Великая русская литература — самая религиозная в мире. Творчество двух величайших русских гениев — Л. Толстого и Достоевского, носит по преимуществу религиозный характер, и есть зерно истины в славянофильской идее, видящей в этом отражение нашего национального духа. Религиозны ваши философские искания, и религиозный дух почил даже на нашей атеистической публицистике. Укажем на главнейшие симптомы религиозного брожения, которое замечается в последние годы.

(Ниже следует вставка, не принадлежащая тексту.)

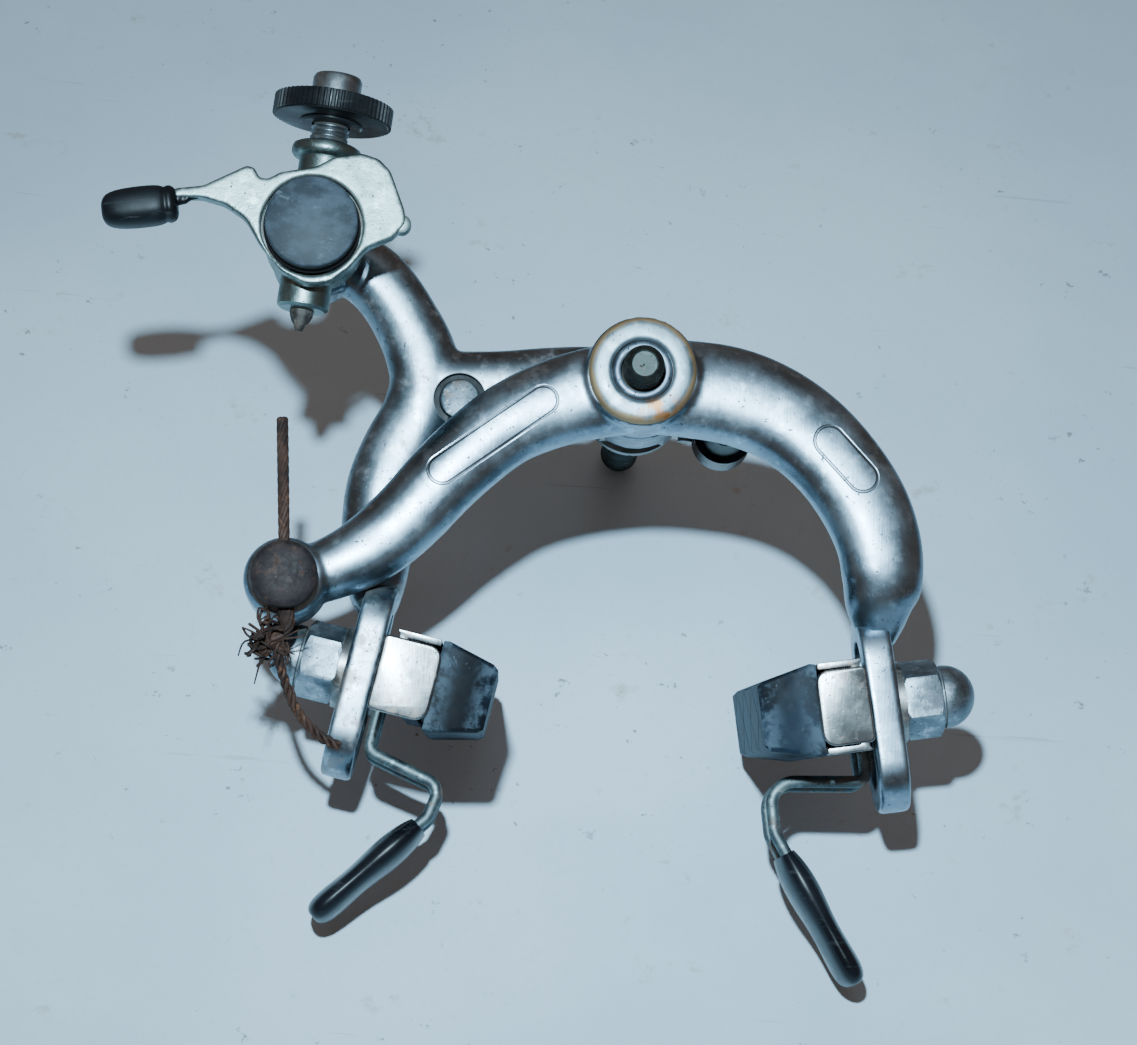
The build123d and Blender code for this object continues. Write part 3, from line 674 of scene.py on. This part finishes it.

Всеми признается, что зачинателем религиозйого брожения в России является Л. Толстой, он пробил брешь в религиозном индифферентизме русской интеллигенции, и запросы религиозного сознания поставил в центре внимания. За это он был отлучен от церкви, именно за свои религиозные искания, так как людей просто индифферентных от церкви не отлучают. Мы не особенно высоко ставим положительные религиозно-философские воззрения Л. Толстого, но значение Толстого для развития нашего религиозного сознания и для нашего освобождения так безмерно велико, что его нельзя преувеличить. Л. Толстой с гениальной мощью раскрыл безобразные противоречия и ложь в историческом христианстве, показал антихристианский характер нашего исторического православия. Только после проповеди Л. Толстого, силу которой мы видим отнюдь не в отрицании религиозной метафизики, почувствовалось, что к вопросам религиозного сознания нельзя относиться с пассивным индифферентизмом, что освободить религиозную совесть от государственного гнета возможно только при положительном, действенном отношении к религии, что сокрушить историческое православие можно только активным религиозным стремлением. Л. Толстой с необыкновенной силой поставил перед нами идеал служения Богу путем воплощения религиозно-нравствен- ного начала в жизни. В толстовском идеалистическом анархизме есть зерно великой, неумирающей истины. Характерно, что особенно горячими и активными защитниками свободы совести явились у нас такие религиозные люди, как славянофилы и Вл. Соловьев, им принадлежит видное место в русском религиозном движении, они одинаково восстали и против пассивной безрелигиозности русской интеллигенции и против казенной, предписанной государственной властью религиозности так называемых православных христиан.